Flu Vaccination

Flu Facts

“The Flu” is a severe respiratory illness caused by the Influenza virus. Fever, body aches, cough and congestion that lasts 5-10 days are common symptoms of the flu. Pregnant women represent about 1% of the population, however during flu season, pregnant women account for almost 10% of hospitalizations related to flu. Pregnant women are more likely to have severe complications from the flu due to changes in the heart and lungs during pregnancy. In addition, pregnant women who contract flu are at increased risk for preterm labor and complications with birth.

It is also important to have your spouse and other caregivers vaccinated, as well as other children living in the house

Lastly, babies cannot receive the flu vaccine until they are 6 months old. During pregnancy, maternal antibodies cross over to the baby and remain in the baby’s bloodstream for approximately 4-6 months after birth. The antibodies protect the baby from disease.

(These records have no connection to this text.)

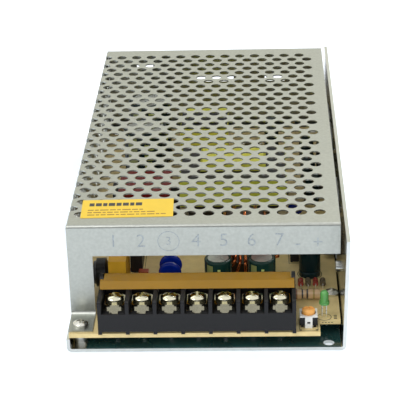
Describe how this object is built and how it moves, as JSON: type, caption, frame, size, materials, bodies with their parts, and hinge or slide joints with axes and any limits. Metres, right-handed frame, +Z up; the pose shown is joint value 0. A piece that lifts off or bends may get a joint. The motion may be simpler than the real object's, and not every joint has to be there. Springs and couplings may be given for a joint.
{
  "type": "switching power supply",
  "caption": "Open-front switching power supply in a folded aluminium chassis with a perforated steel cover, a terminal block under an amber flip lid, a trimmer and a green lamp.",
  "frame": {"origin": "middle of the case footprint, at the underside of the chassis", "axes": "+X to the tall chassis wall, -Y to the terminal end, +Z up"},
  "size_m": [0.099, 0.199, 0.0421],
  "materials": {
    "chassis_aluminium": "mill finish sheet",
    "film_dark": "glossy film",
    "plated_steel": "nickel plated",
    "board_tan": "paper laminate",
    "cover_zinc": "zinc coated sheet",
    "sticker_yellow": "printed film",
    "bright_screw": "bright plated",
    "black_plastic": "moulded",
    "bright_tin": "tinned",
    "amber_plastic": "translucent moulding",
    "pale_plastic": "moulded",
    "orange_plastic": "moulded",
    "green_lens": "translucent lens",
    "black_coating": "dipped coating",
    "amber_box": "moulded box",
    "black_epoxy": "moulded epoxy",
    "blue_coating": "dipped coating",
    "brick_red": "dipped coating",
    "ferrite": "sintered",
    "maroon_winding": "enamelled wire",
    "dark_sleeve": "shrink sleeve",
    "can_metal": "stamped can",
    "yellow_tape": "polyester tape",
    "dark_bobbin": "moulded",
    "olive_tape": "polyester tape",
    "powder_core": "painted powder core",
    "enamelled_copper": "enamelled wire",
    "teal_sleeve": "shrink sleeve",
    "resistor_tan": "lacquered",
    "diode_glass": "glass body",
    "pale_pad": "silicone pad",
    "lime_tape": "polyester tape",
    "lime_box": "dipped box"
  },
  "bodies": {
    "case": {"chassis": "chassis_aluminium", "insulating_film": "film_dark", "standoffs": "plated_steel", "circuit_board": "board_tan", "cover": "cover_zinc", "sticker": "sticker_yellow", "board_screws": "bright_screw", "rear_screws": "bright_screw", "terminal_block": "black_plastic", "terminal_plates": "bright_tin", "clamp_washers": "bright_screw", "terminal_screws": "bright_screw", "trimmer_body": "black_plastic", "trimmer_frame": "pale_plastic", "lamp": "green_lens", "thermistor": "black_coating", "line_capacitor": "amber_box", "bridge_rectifier": "black_epoxy", "disc_capacitors": "blue_coating", "film_capacitor": "brick_red", "line_choke_core": "ferrite", "line_choke_winding": "maroon_winding", "bulk_capacitors": "dark_sleeve", "bulk_capacitor_tops": "can_metal", "driver_core": "ferrite", "driver_winding": "dark_bobbin", "driver_bobbin": "dark_bobbin", "driver_core_tape": "lime_tape", "coupling_capacitor": "lime_box", "small_capacitors": "dark_sleeve", "main_core": "ferrite", "main_winding": "yellow_tape", "main_bobbin": "dark_bobbin", "main_core_tape": "olive_tape", "choke_ring": "powder_core", "choke_winding": "enamelled_copper", "output_capacitors": "teal_sleeve", "output_capacitor_tops": "can_metal", "standing_capacitor": "dark_sleeve", "power_resistor": "resistor_tan", "small_resistors": "resistor_tan", "small_diodes": "diode_glass", "control_chip": "black_epoxy", "power_transistors": "black_epoxy", "output_rectifier": "black_epoxy", "insulating_pads": "pale_pad", "wall_screws": "bright_screw", "component_leads": "bright_tin", "solder_points": "bright_tin", "blue_disc": "blue_coating"},
    "lid": {"flip_lid": "amber_plastic"},
    "knob": {"trimmer_knob": "orange_plastic"}
  },
  "joints": [
    {"name": "lid_hinge", "type": "hinge", "parent": "case", "child": "lid", "pos_m": [-0.00354, -0.083, 0.0194], "axis": [-1, 0, 0], "range_deg": [0, 105]},
    {"name": "trimmer_turn", "type": "hinge", "parent": "case", "child": "knob", "pos_m": [0.03551, -0.0925, 0.0115], "axis": [0, 0, 1], "range_deg": [-105, 105]}
  ]
}
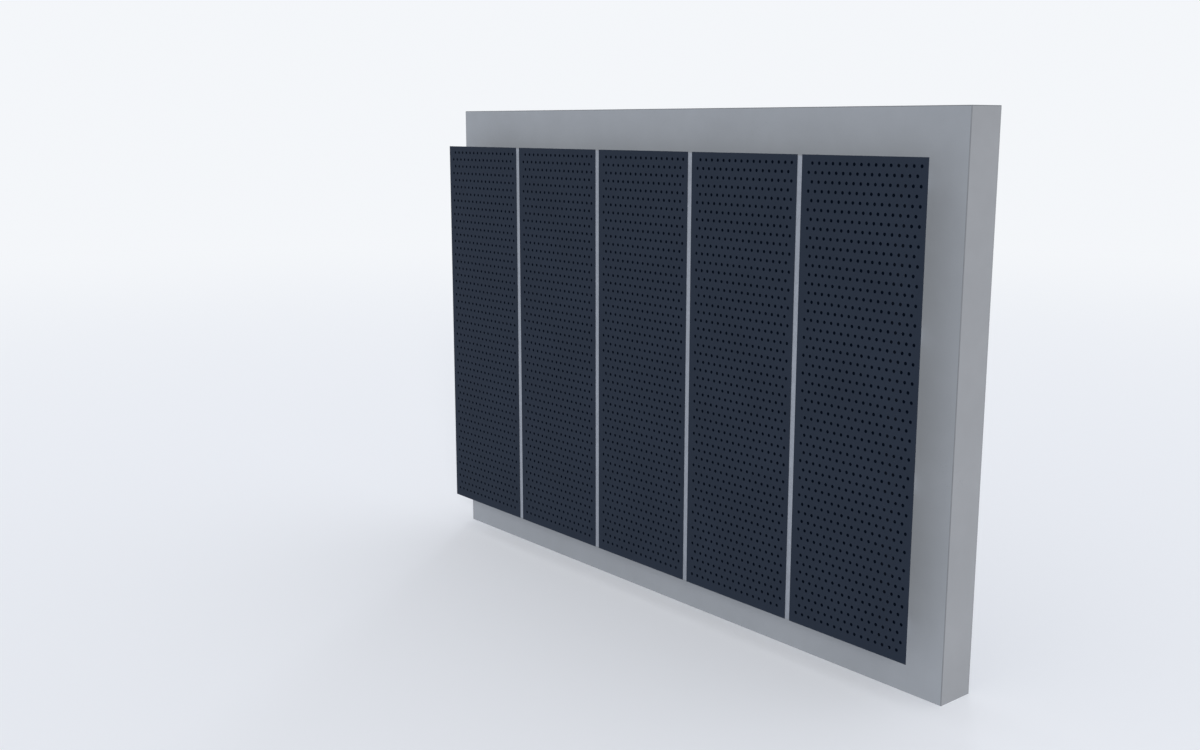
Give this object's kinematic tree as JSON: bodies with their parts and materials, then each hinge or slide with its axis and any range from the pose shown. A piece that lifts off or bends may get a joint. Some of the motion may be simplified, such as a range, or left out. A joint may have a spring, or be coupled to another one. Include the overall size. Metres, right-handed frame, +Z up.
{
  "type": "perforated screen on wall",
  "caption": "Free-standing wall faced with tall perforated metal sheets on a black liner, hung side by side with open joints on vertical T rails that stand off the wall on angle brackets.",
  "frame": {"origin": "centre of the wall's underside, where it rests on level ground", "axes": "+X along the wall, to the right as seen from the screen's side; +Y from the screen into the wall; +Z up"},
  "size_m": [7, 0.725, 5],
  "materials": {
    "wall_render": "fair-faced concrete, matt light grey",
    "screen_sheet": "powder coat, matt dark blue-grey",
    "liner_black": "black fleece on sound-absorbing board",
    "rail_metal": "galvanised, dull",
    "rail_dark": "powder coat, matt black",
    "bracket_metal": "galvanised, dull"
  },
  "bodies": {
    "root": {"wall": "wall_render", "panel_1": "screen_sheet", "panel_2": "screen_sheet", "panel_3": "screen_sheet", "panel_4": "screen_sheet", "panel_5": "screen_sheet", "liner_1": "liner_black", "liner_2": "liner_black", "liner_3": "liner_black", "liner_4": "liner_black", "liner_5": "liner_black", "rail_0": "rail_dark", "rail_1": "rail_metal", "rail_2": "rail_metal", "rail_3": "rail_metal", "rail_4": "rail_metal", "rail_5": "rail_dark", "bracket_0_1": "bracket_metal", "bracket_0_2": "bracket_metal", "bracket_0_3": "bracket_metal", "bracket_0_4": "bracket_metal", "bracket_1_1": "bracket_metal", "bracket_1_2": "bracket_metal", "bracket_1_3": "bracket_metal", "bracket_1_4": "bracket_metal", "bracket_2_1": "bracket_metal", "bracket_2_2": "bracket_metal", "bracket_2_3": "bracket_metal", "bracket_2_4": "bracket_metal", "bracket_3_1": "bracket_metal", "bracket_3_2": "bracket_metal", "bracket_3_3": "bracket_metal", "bracket_3_4": "bracket_metal", "bracket_4_1": "bracket_metal", "bracket_4_2": "bracket_metal", "bracket_4_3": "bracket_metal", "bracket_4_4": "bracket_metal", "bracket_5_1": "bracket_metal", "bracket_5_2": "bracket_metal", "bracket_5_3": "bracket_metal", "bracket_5_4": "bracket_metal"}
  },
  "joints": []
}
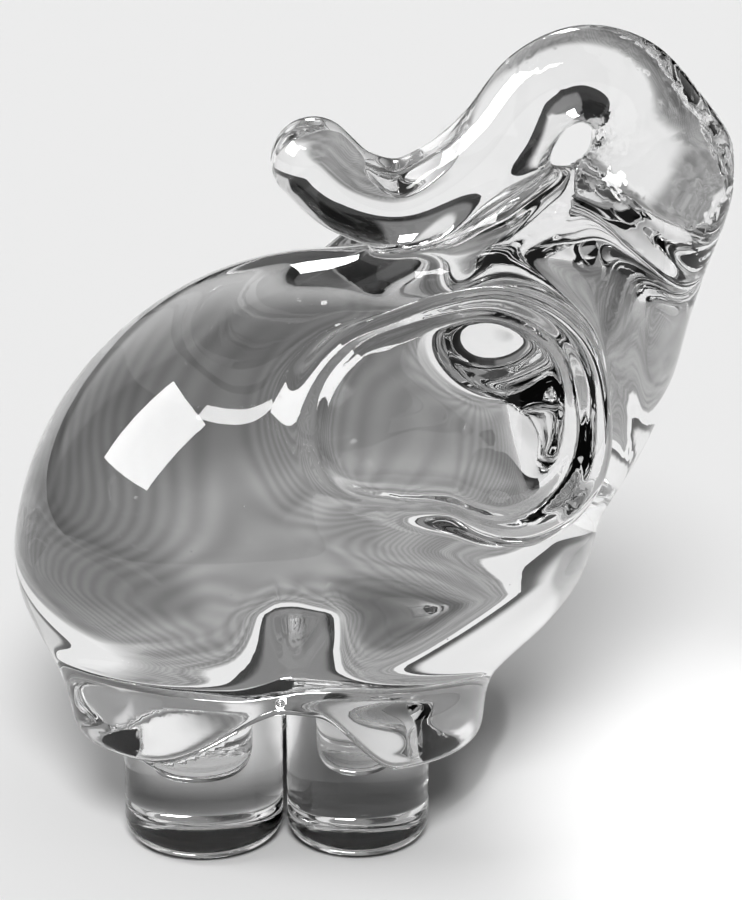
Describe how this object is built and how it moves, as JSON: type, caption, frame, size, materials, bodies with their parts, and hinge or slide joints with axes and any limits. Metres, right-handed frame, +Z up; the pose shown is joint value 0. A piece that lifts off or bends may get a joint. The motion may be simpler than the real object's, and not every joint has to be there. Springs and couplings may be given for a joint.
{
  "type": "glass elephant figurine",
  "caption": "Solid clear glass elephant figurine with a plump body, stubby round feet, thick applied ears and a raised trunk that curls back over its head.",
  "frame": {"origin": "middle of the footprint, on the surface that the feet stand on", "axes": "+X towards the elephant's face, +Y to its left side, +Z up"},
  "size_m": [0.1157, 0.0858, 0.1329],
  "materials": {
    "crystal": "fire-polished clear crystal"
  },
  "bodies": {
    "root": {"body": "crystal", "head": "crystal", "trunk": "crystal", "ear_left": "crystal", "ear_right": "crystal", "leg_front_left": "crystal", "leg_front_right": "crystal", "leg_hind_left": "crystal", "leg_hind_right": "crystal"}
  },
  "joints": []
}
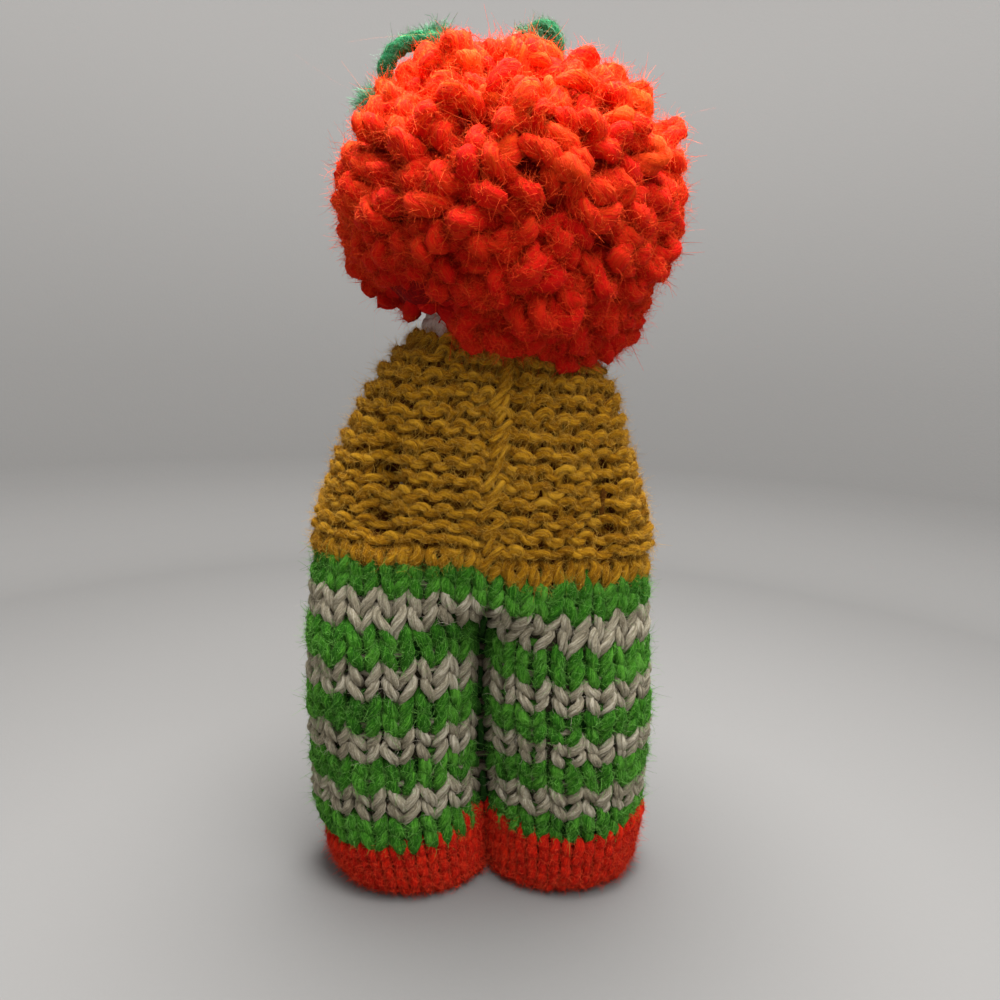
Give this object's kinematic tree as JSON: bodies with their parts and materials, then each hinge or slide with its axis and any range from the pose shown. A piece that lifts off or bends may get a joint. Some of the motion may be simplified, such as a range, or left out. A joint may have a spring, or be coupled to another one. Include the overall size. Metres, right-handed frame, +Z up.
{
  "type": "knitted doll",
  "caption": "Small stuffed knitted doll with a mop of looped yarn hair, yarn bows, a purl-side sweater, striped trousers and shoes. Its soft gathered neck turns, nods and tilts.",
  "frame": {"origin": "centre of the bounding box at the level of the soles", "axes": "+Z up through the head, the face looks along -Y, the sweater's back seam looks along +Y, the doll's own left side is +X"},
  "size_m": [0.072, 0.0615, 0.1698],
  "materials": {
    "shoe_orange_yarn": "knitted wool-like yarn, soft and matt",
    "trouser_green_yarn": "knitted yarn with a brushed, fuzzy surface",
    "trouser_grey_yarn": "knitted smooth yarn with visible plies",
    "sweater_mustard_yarn": "knitted yarn with the purl side out, matt",
    "skin_yarn": "knitted pale yarn, matt",
    "hair_orange_yarn": "loops of thick soft yarn, fuzzy",
    "bow_green_yarn": "thick yarn, tied, with frayed ends",
    "eye_black_yarn": "embroidered dark yarn",
    "mouth_red_yarn": "embroidered red yarn",
    "seam_yarn": "sewing yarn, matt",
    "fibre_fill": "loose fibre fill, matt"
  },
  "bodies": {
    "body": {"shoe_left": "shoe_orange_yarn", "shoe_right": "shoe_orange_yarn", "trouser_green_1": "trouser_green_yarn", "trouser_green_2": "trouser_green_yarn", "trouser_green_3": "trouser_green_yarn", "trouser_green_4": "trouser_green_yarn", "trouser_green_5": "trouser_green_yarn", "trouser_grey_1": "trouser_grey_yarn", "trouser_grey_2": "trouser_grey_yarn", "trouser_grey_3": "trouser_grey_yarn", "trouser_grey_4": "trouser_grey_yarn", "sweater_torso": "sweater_mustard_yarn", "sweater_arm_left": "sweater_mustard_yarn", "sweater_arm_right": "sweater_mustard_yarn", "back_seam_yarn": "seam_yarn", "arm_stitch_left": "seam_yarn", "arm_stitch_right": "seam_yarn", "leg_dividing_yarn": "trouser_green_yarn", "stuffing_torso": "fibre_fill", "stuffing_arm_left": "fibre_fill", "stuffing_arm_right": "fibre_fill", "stuffing_leg_left": "fibre_fill", "stuffing_leg_right": "fibre_fill"},
    "neck_ring": {"neck_gather_yarn": "skin_yarn"},
    "neck_core": {"stuffing_neck": "fibre_fill"},
    "head": {"stuffing_head": "fibre_fill", "head_knit": "skin_yarn", "crown_gather_yarn": "skin_yarn", "eye_left": "eye_black_yarn", "eye_right": "eye_black_yarn", "mouth": "mouth_red_yarn", "hair_crown": "hair_orange_yarn", "hair_back": "hair_orange_yarn", "hair_left": "hair_orange_yarn", "hair_right": "hair_orange_yarn", "hair_fringe": "hair_orange_yarn", "bow_left": "bow_green_yarn", "bow_top": "bow_green_yarn"}
  },
  "joints": [
    {"name": "head_turn", "type": "hinge", "parent": "body", "child": "neck_ring", "pos_m": [0, 0, 0.109], "axis": [0, 0, 1], "range_deg": [-25, 25], "stiffness_Nm_per_rad": 0.012},
    {"name": "head_nod", "type": "hinge", "parent": "neck_ring", "child": "neck_core", "pos_m": [0, 0, 0.109], "axis": [1, 0, 0], "range_deg": [-10, 10], "stiffness_Nm_per_rad": 0.012},
    {"name": "head_tilt", "type": "hinge", "parent": "neck_core", "child": "head", "pos_m": [0, 0, 0.109], "axis": [0, 1, 0], "range_deg": [-8, 8], "stiffness_Nm_per_rad": 0.012}
  ]
}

By getting the flu vaccine during pregnancy, you can also help to protect your new baby, especially if they will be born during flu season.

Vaccine Safety

The flu vaccine is composed of pieces of the flu virus, and is injected into the arm. YOU CANNOT GET THE FLU FROM THE FLU VACCINE. The CDC has studied the vaccine during pregnancy and it has not shown to increase the risk of birth defects or cause early labor. The CDC recommends that all pregnant women are vaccinated for the flu.

The nasal spray is a live vaccine that is NOT RECOMMENDED for pregnant women.